The Flying Burgowski by Gretchen K. Wing follows Joss Burgowski as she navigates life as a teenager who’s just turned fourteen, her dysfunctional family living on a small island in Washington, and…learning to fly. The Flying Burgowski is at once a sympathetic family drama and magical fantasy.
Overall, the novel is much more character driven than fantasy, which is one of its issues. Wing is a great writer (not to mention having a great name for a book about flying), but she takes too long with the drama of the book at the expense of the fantasy. There are likely readers who may have the exact opposite response: they’ll love the concentration on family dynamics, as this is much more relatable. Wing is great with conveying the doubts and worries of a fourteen-year-old girl, but this is a fantasy novel as well, and certain story-points about her new powers were itching to get out.

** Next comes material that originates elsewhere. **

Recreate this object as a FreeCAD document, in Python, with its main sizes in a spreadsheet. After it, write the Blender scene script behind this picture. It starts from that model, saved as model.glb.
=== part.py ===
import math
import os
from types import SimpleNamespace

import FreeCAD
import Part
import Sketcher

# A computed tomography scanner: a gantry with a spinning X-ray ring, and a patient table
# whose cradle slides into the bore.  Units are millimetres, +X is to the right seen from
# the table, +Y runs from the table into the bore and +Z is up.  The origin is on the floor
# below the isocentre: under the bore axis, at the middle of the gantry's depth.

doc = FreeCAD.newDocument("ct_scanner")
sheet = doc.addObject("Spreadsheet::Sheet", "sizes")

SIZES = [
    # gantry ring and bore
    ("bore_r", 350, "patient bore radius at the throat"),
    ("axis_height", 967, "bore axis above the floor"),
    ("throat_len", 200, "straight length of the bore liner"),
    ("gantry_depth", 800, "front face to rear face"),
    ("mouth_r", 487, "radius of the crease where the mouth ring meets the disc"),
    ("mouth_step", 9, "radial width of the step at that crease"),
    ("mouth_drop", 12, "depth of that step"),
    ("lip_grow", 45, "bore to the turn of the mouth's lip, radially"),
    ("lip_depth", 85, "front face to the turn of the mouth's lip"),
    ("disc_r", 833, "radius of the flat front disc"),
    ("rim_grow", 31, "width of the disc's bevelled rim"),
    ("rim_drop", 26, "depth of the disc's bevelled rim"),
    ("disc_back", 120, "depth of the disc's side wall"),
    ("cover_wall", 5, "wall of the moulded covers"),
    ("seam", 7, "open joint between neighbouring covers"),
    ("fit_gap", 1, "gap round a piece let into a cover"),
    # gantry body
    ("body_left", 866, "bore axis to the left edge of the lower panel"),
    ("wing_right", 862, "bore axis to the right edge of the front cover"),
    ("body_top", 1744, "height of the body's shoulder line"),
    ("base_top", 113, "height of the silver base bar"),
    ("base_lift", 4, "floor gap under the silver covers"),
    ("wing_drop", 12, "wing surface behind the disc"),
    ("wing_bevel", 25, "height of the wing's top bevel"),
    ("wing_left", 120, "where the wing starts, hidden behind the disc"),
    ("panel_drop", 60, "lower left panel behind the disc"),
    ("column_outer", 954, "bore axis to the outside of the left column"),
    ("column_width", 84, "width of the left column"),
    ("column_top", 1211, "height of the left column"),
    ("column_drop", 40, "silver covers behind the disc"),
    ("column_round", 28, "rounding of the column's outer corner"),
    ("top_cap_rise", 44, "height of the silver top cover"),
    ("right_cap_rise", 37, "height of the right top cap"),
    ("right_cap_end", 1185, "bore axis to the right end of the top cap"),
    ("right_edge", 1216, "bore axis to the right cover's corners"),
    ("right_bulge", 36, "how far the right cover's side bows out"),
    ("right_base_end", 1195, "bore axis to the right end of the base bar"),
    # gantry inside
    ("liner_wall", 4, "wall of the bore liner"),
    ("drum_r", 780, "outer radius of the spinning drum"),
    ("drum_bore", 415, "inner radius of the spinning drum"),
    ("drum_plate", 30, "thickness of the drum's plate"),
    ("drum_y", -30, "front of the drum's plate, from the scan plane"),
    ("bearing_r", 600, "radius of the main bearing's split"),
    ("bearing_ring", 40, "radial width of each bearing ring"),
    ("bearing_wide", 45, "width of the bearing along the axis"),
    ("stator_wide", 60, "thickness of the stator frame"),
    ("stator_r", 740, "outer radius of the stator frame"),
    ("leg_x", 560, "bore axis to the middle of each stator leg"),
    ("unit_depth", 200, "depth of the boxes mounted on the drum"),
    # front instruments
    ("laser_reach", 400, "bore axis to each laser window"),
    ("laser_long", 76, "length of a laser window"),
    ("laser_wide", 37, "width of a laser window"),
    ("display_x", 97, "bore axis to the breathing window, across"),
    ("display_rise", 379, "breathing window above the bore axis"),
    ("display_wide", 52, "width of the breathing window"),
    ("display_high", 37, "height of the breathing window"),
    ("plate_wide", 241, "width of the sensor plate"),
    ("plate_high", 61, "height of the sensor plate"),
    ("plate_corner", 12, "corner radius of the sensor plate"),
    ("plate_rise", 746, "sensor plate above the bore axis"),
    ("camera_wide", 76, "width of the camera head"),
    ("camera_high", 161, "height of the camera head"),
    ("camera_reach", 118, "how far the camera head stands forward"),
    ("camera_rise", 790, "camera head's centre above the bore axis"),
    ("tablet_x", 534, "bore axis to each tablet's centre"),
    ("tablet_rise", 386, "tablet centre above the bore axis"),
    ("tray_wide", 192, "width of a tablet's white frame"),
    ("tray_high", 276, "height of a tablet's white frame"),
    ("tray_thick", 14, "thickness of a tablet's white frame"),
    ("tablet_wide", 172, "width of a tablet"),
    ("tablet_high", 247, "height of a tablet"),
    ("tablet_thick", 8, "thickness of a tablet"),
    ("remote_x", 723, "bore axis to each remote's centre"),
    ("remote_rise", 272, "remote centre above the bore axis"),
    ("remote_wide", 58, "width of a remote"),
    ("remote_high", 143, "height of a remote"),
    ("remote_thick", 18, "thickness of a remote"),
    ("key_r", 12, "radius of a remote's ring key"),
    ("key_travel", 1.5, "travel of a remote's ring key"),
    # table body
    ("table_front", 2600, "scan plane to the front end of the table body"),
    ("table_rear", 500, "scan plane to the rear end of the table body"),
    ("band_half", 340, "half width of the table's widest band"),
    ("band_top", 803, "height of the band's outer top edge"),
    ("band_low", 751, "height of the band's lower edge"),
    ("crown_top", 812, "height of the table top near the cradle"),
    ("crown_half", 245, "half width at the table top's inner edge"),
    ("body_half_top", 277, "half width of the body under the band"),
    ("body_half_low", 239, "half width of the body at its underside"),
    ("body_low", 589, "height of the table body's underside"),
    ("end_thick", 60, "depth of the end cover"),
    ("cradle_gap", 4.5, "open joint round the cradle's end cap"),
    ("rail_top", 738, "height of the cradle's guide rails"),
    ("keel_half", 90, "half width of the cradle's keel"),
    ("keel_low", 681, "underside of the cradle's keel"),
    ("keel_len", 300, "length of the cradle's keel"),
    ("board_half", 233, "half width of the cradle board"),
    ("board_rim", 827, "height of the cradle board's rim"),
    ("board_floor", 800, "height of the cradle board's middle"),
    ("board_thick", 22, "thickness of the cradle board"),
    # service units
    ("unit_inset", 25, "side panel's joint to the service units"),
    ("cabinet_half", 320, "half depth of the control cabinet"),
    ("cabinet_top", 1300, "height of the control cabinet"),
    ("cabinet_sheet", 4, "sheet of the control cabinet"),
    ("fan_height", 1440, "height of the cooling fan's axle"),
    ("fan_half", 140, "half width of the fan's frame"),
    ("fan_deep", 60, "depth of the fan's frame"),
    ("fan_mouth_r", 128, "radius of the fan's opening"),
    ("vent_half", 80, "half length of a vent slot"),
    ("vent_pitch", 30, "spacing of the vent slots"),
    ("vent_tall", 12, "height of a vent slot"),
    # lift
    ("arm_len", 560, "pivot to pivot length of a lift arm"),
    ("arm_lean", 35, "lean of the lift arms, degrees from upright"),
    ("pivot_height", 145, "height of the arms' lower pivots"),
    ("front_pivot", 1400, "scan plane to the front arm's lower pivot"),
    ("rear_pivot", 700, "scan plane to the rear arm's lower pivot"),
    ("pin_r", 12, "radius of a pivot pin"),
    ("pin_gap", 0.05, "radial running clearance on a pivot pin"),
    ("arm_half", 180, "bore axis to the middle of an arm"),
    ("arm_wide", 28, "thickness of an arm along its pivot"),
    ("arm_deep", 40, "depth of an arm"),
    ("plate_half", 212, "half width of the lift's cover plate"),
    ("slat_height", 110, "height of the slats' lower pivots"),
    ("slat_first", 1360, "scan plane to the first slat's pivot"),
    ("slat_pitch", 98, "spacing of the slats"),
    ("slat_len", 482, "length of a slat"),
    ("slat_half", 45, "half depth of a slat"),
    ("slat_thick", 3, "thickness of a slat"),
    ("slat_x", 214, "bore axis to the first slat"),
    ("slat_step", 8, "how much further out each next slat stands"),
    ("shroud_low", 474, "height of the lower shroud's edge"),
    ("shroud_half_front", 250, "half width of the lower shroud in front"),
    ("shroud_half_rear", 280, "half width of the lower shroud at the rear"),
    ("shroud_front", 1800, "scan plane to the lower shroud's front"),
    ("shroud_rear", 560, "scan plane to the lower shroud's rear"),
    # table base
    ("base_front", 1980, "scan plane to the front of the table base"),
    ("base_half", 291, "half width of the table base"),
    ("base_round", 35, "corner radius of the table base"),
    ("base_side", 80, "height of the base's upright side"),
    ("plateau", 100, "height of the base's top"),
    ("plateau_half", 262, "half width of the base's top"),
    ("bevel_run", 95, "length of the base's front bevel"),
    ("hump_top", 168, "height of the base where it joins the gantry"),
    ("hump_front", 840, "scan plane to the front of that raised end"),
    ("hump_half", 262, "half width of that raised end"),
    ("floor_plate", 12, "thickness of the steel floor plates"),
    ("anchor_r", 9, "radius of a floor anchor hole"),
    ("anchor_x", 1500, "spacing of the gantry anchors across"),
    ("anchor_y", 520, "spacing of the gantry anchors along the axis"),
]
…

The drama is somewhat overwrought at times. Joss dislikes her new stepmom and is dying for her mom and dad to get back together. Given that her mom is a total mess, the new stepmom isn’t that bad, and her parents got divorced 10 years ago, it gives a little less weight to her complaints. After 10 years, she might have moved on. The set-up is great though: she wants to fly away from her melodramatic life the way she escapes into Harry Potter fiction, and then literally does. Only her life isn’t quite awful enough to fit her amount of anxiety.
Harry Potter is actually a recurring motif: she’s continually daydreaming about living in that universe. The difference with Harry Potter is that he fights against Voldemort, in addition to having magical powers. The answer to that criticism is that this is real life, there are no black and white bad guys. True, but this is a universe where flying exists! So either there needed to be more magic or the family drama needed to more harrowing to be fully effective. Ideally, you’d have both.
This sounds like a lot of criticism of a book that is extremely spirited and well-written. The novel is right on the edge of being truly amazing, but takes a bit too much time with its premise. As this is book one in a trilogy, there is no doubt much more to come, but maybe some of the ideas and momentum from future books should have been used here.
Even so, the writing is extremely high-caliber and professional. Joss is truly alive on the page, as are the other characters. There are great nuggets of insight throughout the book. From page 35:
Anger is like dye in water. Once it’s in your system it swirls around and stains every little drop of you, till every topic that pours out of your mouth is the same color.
Joss is an engagingly vivid and fun character. This is the kind of writing that’s page turning just by the force of the strength of writing and characterization. If there was more urgency to the plot, The Flying Burgowski could be a major bestseller. Wing is that strong of a writer. But as it stands The Flying Burgowski is a quiet book about big themes that takes too much time to soar.